**Set problem:** Begin with the first line of the listing and quote every line through the one containing "the cord's loop."; give only those lines.

___ Entries ___

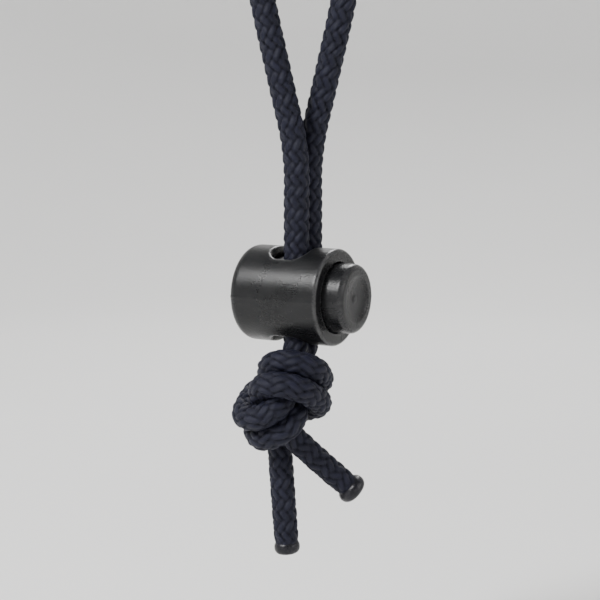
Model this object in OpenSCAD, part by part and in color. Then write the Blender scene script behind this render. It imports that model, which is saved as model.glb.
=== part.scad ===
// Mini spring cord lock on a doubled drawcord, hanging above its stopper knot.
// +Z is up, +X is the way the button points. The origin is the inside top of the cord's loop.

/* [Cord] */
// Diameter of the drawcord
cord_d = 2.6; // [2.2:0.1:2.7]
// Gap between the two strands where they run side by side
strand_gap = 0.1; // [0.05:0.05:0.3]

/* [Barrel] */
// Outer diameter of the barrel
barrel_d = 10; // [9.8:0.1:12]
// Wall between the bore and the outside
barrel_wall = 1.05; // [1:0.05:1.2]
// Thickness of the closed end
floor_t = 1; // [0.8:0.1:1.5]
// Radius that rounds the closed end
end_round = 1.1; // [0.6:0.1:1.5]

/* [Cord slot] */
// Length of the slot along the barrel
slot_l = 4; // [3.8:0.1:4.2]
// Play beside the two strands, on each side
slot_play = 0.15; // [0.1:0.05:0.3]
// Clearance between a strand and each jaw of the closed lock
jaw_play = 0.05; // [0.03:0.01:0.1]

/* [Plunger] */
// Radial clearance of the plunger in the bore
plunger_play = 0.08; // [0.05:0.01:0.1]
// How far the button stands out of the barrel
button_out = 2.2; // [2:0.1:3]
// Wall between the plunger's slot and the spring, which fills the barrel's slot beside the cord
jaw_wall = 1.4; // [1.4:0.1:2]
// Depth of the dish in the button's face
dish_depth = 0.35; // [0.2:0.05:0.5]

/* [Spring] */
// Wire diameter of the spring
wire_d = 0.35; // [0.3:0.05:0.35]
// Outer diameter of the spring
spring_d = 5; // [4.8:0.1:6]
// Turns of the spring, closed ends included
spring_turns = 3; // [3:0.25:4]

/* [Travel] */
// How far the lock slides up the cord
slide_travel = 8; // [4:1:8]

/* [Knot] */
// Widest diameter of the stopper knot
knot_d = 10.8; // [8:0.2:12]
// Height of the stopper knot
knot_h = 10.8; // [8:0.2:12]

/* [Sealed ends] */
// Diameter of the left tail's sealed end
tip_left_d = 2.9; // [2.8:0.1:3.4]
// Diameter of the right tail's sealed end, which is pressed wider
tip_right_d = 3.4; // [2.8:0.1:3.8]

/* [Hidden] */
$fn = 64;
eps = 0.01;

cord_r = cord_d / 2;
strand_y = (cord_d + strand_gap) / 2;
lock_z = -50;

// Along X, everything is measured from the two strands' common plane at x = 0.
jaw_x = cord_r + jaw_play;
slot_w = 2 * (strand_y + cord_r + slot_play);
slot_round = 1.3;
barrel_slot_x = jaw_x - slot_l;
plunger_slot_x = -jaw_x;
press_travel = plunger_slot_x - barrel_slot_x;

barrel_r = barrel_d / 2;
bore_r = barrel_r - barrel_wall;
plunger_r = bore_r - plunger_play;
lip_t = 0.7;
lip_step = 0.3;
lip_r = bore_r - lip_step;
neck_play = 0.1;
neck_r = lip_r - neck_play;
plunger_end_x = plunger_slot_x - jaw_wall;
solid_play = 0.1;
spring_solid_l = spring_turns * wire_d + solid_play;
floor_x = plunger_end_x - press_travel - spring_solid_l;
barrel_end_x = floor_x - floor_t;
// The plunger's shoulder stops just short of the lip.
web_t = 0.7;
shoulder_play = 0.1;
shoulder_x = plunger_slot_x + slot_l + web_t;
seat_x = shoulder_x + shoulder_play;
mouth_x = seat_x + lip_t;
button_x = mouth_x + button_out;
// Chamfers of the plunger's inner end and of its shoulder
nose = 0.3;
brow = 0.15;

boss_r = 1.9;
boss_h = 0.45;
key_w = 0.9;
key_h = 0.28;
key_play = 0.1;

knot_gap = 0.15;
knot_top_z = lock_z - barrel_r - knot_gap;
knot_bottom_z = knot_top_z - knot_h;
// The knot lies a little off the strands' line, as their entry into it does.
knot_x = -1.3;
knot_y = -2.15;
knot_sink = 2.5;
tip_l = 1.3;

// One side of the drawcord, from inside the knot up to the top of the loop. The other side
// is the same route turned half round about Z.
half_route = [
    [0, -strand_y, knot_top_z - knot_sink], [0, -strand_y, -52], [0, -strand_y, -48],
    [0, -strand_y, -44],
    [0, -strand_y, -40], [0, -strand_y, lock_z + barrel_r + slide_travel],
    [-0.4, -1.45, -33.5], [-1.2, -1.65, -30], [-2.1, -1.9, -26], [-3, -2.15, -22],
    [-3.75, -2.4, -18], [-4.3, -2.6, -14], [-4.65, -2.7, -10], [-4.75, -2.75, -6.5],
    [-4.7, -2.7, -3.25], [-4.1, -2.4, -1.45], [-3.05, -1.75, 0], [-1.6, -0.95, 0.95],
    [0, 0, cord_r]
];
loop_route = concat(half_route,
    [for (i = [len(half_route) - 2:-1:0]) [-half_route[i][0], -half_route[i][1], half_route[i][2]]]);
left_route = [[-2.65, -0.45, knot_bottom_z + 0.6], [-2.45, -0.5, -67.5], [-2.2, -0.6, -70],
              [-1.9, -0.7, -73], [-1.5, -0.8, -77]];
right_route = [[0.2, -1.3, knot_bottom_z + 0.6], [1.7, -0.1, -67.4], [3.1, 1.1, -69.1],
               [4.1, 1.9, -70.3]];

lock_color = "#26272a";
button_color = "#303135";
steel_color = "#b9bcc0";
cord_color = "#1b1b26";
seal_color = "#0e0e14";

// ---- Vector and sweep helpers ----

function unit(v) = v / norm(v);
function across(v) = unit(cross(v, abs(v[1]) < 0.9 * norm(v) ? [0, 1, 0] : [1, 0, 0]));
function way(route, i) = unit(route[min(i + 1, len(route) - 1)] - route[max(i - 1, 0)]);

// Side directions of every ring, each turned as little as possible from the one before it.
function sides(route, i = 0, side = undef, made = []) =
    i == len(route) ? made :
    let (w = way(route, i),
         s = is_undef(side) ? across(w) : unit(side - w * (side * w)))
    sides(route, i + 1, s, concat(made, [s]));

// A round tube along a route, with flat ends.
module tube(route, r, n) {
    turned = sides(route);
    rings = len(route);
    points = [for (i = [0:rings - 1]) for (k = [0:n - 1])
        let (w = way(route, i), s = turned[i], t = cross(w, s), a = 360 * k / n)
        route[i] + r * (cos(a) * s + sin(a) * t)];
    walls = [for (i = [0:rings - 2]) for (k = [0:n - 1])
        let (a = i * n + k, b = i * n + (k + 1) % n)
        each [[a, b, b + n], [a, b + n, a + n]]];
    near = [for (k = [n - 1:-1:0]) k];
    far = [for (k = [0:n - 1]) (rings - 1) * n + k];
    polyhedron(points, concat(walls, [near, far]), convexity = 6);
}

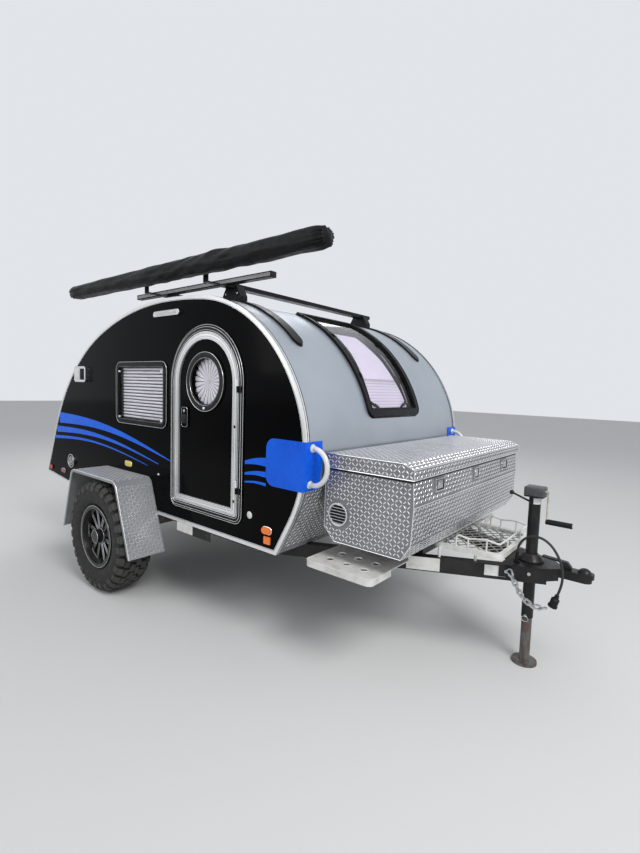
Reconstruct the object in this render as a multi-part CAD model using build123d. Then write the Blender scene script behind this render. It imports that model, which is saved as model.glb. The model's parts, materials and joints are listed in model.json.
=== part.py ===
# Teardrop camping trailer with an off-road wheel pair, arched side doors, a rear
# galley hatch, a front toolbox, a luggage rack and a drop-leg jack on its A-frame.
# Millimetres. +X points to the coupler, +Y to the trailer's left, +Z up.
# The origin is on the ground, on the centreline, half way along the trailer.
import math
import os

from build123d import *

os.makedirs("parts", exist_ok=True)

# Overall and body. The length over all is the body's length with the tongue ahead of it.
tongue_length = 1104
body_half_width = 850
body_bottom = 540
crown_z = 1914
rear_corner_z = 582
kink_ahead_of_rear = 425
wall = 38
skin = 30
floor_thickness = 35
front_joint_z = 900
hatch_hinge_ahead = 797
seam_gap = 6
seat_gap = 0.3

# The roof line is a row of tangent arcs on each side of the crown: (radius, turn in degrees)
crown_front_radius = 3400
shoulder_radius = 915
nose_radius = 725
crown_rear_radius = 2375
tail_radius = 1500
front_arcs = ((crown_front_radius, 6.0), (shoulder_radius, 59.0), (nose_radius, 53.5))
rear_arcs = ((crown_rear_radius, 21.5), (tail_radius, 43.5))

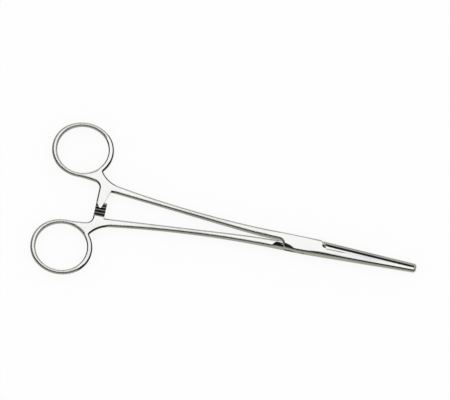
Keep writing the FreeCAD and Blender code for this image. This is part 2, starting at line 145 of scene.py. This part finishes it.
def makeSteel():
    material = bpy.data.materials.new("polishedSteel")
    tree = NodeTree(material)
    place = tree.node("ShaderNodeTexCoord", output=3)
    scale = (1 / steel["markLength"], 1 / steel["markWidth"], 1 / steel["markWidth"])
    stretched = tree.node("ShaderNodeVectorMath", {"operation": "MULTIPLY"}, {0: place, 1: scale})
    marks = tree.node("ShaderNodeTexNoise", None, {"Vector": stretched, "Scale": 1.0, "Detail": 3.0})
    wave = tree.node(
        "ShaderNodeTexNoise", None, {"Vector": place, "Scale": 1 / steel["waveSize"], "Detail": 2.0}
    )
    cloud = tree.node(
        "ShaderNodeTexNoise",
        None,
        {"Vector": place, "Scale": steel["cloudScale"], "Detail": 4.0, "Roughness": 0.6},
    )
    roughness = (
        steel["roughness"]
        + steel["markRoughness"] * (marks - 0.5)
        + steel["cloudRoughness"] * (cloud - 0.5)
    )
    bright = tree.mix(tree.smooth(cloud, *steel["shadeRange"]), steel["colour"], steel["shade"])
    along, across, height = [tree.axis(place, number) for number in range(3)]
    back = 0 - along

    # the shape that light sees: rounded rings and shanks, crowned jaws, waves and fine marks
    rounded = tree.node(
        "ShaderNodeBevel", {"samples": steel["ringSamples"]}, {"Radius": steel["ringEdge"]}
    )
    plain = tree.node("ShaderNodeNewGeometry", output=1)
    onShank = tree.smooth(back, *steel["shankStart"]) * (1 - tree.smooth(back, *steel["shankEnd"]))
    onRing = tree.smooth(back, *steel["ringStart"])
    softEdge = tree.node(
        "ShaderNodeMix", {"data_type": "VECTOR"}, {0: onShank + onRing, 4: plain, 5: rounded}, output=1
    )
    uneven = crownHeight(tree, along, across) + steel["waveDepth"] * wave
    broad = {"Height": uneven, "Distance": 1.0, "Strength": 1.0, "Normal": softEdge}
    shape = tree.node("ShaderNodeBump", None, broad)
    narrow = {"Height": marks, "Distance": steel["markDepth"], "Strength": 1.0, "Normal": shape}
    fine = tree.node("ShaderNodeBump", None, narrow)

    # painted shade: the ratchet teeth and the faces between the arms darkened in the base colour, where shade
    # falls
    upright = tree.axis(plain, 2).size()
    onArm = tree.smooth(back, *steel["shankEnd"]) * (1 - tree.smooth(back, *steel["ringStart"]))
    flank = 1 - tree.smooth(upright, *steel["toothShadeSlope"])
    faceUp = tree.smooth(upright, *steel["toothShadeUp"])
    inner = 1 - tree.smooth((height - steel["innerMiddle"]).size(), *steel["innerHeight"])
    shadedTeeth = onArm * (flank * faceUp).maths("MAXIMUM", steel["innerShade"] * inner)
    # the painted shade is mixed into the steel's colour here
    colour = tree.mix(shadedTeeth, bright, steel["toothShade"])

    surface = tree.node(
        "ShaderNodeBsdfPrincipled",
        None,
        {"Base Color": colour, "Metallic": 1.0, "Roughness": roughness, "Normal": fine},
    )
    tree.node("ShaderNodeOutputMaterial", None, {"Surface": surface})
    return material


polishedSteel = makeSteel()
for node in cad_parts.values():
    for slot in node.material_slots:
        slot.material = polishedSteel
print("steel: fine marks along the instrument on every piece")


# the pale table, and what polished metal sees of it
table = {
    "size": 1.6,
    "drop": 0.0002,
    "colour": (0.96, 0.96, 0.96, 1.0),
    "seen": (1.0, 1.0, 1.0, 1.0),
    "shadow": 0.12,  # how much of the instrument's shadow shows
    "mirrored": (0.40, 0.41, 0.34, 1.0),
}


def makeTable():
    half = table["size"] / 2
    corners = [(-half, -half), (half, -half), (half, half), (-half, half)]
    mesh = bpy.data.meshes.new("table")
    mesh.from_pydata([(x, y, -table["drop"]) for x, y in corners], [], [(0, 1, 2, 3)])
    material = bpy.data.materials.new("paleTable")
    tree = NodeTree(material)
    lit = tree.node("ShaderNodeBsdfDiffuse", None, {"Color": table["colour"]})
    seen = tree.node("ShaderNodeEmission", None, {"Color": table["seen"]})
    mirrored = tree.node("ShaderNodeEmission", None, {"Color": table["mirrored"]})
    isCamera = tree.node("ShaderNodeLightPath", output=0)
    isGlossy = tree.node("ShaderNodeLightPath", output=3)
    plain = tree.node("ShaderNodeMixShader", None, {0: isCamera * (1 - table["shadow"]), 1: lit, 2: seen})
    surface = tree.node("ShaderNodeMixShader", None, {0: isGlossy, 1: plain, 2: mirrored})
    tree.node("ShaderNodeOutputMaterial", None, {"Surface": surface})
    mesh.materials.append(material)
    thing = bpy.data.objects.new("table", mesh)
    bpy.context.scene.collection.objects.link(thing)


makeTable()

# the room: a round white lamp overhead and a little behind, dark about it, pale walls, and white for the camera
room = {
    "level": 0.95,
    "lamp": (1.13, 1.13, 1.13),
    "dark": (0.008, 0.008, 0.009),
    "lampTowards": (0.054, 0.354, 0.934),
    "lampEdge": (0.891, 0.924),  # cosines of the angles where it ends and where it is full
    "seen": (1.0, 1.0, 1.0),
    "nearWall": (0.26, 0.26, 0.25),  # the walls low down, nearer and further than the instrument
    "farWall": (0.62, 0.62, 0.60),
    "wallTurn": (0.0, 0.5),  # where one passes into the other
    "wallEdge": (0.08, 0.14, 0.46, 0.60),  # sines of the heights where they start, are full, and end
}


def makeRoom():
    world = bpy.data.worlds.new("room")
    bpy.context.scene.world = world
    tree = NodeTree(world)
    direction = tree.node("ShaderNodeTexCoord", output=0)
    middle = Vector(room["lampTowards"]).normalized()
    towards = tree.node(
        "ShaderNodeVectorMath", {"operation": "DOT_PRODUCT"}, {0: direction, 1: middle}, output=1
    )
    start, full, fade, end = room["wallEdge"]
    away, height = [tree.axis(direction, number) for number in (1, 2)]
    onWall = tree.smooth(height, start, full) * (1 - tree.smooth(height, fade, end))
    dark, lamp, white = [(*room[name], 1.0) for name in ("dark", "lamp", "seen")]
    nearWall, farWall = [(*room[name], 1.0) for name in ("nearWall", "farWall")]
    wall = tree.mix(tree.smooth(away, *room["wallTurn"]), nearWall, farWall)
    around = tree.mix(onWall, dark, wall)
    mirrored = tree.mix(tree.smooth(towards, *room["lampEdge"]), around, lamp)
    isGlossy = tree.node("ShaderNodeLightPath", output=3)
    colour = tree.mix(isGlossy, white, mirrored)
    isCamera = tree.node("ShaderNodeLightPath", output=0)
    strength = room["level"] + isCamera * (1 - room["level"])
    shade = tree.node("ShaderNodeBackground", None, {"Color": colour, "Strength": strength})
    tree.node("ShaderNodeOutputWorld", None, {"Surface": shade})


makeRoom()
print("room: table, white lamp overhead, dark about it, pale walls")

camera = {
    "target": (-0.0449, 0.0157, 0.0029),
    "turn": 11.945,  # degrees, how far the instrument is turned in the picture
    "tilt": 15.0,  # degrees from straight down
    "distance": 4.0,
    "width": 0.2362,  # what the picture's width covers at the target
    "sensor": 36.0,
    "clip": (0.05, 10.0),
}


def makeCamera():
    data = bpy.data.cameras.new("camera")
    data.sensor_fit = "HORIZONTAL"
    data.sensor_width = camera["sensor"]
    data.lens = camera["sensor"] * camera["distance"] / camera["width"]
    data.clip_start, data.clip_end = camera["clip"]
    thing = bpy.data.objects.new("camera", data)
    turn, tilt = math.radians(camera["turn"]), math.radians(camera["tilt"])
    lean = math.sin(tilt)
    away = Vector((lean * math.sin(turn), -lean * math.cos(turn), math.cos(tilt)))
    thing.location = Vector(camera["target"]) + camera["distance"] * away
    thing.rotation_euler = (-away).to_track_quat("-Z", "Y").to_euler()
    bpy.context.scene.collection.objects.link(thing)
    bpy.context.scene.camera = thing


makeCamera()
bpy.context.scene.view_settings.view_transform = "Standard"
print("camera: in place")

___

**Complete answer:**
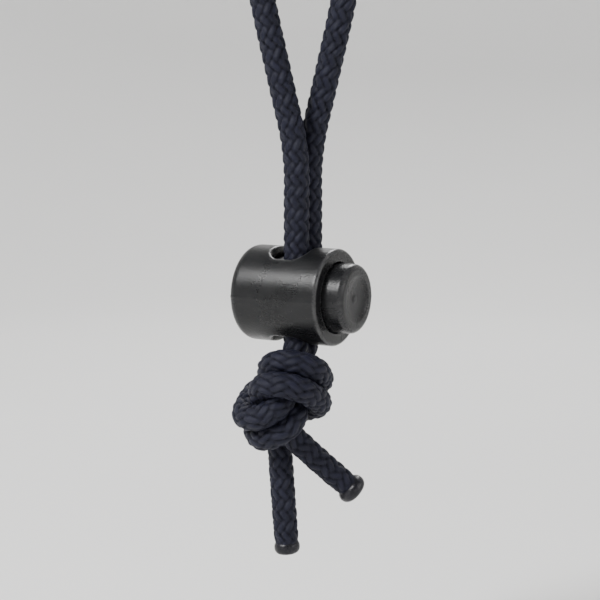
Model this object in OpenSCAD, part by part and in color. Then write the Blender scene script behind this render. It imports that model, which is saved as model.glb.
=== part.scad ===
// Mini spring cord lock on a doubled drawcord, hanging above its stopper knot.
// +Z is up, +X is the way the button points. The origin is the inside top of the cord's loop.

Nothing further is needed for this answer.